Talk Talk: Detroit coach Jimmy Skinner broadcasts instructions on the bench at the noisy Olympia in January of 1956. Listening up is #11 Marty Pavelich.
Jimmy Skinner’s spirits were high in mid-January of 1956. The coach of the Detroit Red Wings had his charges on a five-game winning streak, and he’d just seen them beat the league-leading Montreal Canadiens 2-0 at Detroit’s Olympia. Skinner was in his second year as Red Wings coach, and he had a record to maintain, having led the team to a Stanley Cup the previous year.
The new year had Skinner tinkering with his team, shifting Red Kelly from defence to left wing, slotting Ted Lindsay onto Alex Delvecchio’s wing, trying Metro Prystai on right wing instead of centre. Sitting third in the standings of the six-team NHL, the Red Wings were making ground on the second-place Rangers and the Canadiens ahead of them.
Playing a leading role in the shutout win over the Canadiens was goaltender Glenn Hall; centre Dutch Reibel had scored both Detroit goals. Credit was due, too, to the home crowd who’d cheered the Wings on: the 14,988 spectators who’d showed up on a Sunday night to see the Canadiens game made it the largest of the season to date.
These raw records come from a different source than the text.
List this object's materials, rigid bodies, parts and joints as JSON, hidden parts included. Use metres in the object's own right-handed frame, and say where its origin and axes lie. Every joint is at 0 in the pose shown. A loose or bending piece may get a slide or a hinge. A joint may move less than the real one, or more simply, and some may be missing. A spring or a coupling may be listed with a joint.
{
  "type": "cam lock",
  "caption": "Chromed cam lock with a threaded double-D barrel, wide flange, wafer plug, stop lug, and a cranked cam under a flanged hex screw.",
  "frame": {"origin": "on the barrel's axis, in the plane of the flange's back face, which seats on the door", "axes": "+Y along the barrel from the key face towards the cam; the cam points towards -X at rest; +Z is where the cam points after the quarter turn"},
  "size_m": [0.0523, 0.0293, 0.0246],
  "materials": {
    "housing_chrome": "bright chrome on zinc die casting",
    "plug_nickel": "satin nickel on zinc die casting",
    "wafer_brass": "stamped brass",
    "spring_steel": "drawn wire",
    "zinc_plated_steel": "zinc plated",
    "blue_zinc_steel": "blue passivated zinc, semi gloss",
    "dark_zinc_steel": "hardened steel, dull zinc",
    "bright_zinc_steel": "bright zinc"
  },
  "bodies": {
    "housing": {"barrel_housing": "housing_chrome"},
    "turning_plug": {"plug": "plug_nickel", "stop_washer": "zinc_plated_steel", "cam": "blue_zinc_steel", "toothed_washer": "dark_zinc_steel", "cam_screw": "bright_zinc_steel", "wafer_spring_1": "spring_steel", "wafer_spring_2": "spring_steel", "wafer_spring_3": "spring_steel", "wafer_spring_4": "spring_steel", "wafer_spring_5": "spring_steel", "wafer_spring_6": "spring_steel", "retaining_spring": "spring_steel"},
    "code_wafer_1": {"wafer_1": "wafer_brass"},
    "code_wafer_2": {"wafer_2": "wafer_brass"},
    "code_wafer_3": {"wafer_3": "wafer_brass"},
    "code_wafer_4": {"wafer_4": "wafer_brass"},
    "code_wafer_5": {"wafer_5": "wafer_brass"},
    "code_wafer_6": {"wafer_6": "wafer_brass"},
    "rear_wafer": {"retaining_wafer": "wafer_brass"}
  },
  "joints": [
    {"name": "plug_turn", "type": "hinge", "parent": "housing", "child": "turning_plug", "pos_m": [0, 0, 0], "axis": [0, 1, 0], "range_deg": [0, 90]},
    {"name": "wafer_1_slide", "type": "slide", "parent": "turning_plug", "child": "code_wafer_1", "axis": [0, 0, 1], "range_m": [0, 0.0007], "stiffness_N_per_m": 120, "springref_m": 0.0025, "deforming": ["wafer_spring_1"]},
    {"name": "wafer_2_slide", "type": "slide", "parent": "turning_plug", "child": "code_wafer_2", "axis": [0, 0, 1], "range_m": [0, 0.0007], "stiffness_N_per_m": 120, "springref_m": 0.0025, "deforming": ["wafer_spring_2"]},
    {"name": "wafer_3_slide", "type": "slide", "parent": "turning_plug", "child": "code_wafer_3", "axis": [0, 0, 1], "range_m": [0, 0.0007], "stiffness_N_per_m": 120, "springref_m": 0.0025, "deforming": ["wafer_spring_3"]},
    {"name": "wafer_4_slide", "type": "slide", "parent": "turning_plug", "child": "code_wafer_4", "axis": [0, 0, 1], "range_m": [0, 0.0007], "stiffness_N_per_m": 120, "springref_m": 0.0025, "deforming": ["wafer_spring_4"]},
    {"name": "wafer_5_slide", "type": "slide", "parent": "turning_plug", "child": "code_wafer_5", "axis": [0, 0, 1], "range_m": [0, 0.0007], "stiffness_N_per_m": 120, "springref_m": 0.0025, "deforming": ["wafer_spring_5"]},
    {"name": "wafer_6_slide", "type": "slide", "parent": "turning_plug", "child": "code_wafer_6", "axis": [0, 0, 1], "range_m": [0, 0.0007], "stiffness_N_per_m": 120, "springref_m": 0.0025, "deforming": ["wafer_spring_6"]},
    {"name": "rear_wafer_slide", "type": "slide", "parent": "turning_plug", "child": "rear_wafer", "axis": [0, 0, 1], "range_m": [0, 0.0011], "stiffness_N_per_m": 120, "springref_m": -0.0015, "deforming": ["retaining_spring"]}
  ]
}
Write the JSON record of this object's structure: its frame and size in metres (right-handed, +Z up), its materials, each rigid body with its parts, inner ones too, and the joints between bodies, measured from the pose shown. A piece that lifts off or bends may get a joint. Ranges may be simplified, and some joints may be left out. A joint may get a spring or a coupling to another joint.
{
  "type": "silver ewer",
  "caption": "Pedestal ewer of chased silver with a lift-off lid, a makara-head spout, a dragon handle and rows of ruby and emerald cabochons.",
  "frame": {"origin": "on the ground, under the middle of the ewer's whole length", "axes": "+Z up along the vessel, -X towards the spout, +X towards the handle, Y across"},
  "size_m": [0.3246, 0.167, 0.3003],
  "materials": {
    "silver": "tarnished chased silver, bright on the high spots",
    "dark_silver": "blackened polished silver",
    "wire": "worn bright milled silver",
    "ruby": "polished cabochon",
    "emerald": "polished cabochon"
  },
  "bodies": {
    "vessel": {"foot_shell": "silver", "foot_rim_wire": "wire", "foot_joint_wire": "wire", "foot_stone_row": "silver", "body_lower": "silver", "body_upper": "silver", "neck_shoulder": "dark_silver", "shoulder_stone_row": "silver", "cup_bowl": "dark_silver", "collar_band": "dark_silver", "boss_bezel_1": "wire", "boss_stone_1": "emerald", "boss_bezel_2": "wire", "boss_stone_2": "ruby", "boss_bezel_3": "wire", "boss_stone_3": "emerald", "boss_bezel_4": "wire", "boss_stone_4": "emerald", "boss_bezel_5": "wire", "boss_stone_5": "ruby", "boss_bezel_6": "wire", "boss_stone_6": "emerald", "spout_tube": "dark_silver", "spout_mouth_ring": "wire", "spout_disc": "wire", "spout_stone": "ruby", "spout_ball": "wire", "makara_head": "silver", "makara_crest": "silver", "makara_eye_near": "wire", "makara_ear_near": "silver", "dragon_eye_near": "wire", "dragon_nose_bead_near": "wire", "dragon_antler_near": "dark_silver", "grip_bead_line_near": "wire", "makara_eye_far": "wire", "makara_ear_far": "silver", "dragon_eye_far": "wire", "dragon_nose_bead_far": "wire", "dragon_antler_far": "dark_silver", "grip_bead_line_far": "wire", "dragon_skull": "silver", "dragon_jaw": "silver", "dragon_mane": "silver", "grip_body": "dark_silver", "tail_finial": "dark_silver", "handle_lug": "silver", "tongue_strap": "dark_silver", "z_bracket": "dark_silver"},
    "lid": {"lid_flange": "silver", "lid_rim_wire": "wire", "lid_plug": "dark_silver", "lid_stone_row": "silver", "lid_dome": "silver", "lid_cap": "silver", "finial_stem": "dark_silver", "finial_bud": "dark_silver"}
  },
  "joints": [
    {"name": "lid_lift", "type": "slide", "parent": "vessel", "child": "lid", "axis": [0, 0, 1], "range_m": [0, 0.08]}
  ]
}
Fans in the Olympia had been so enthusiastic, in fact, that Skinner’s players had been complaining that they couldn’t hear him on the bench. Skinner’s solution, pictured here, was to have a microphone installed, connecting to a series of “squawk boxes” installed strategically along the length of the bench facing the players. I don’t know how long this broadcast system lasted. I can report that while the Red Wings did make it back to the finals that year, they ceded the Stanley Cup to the Canadiens, falling in five games that April.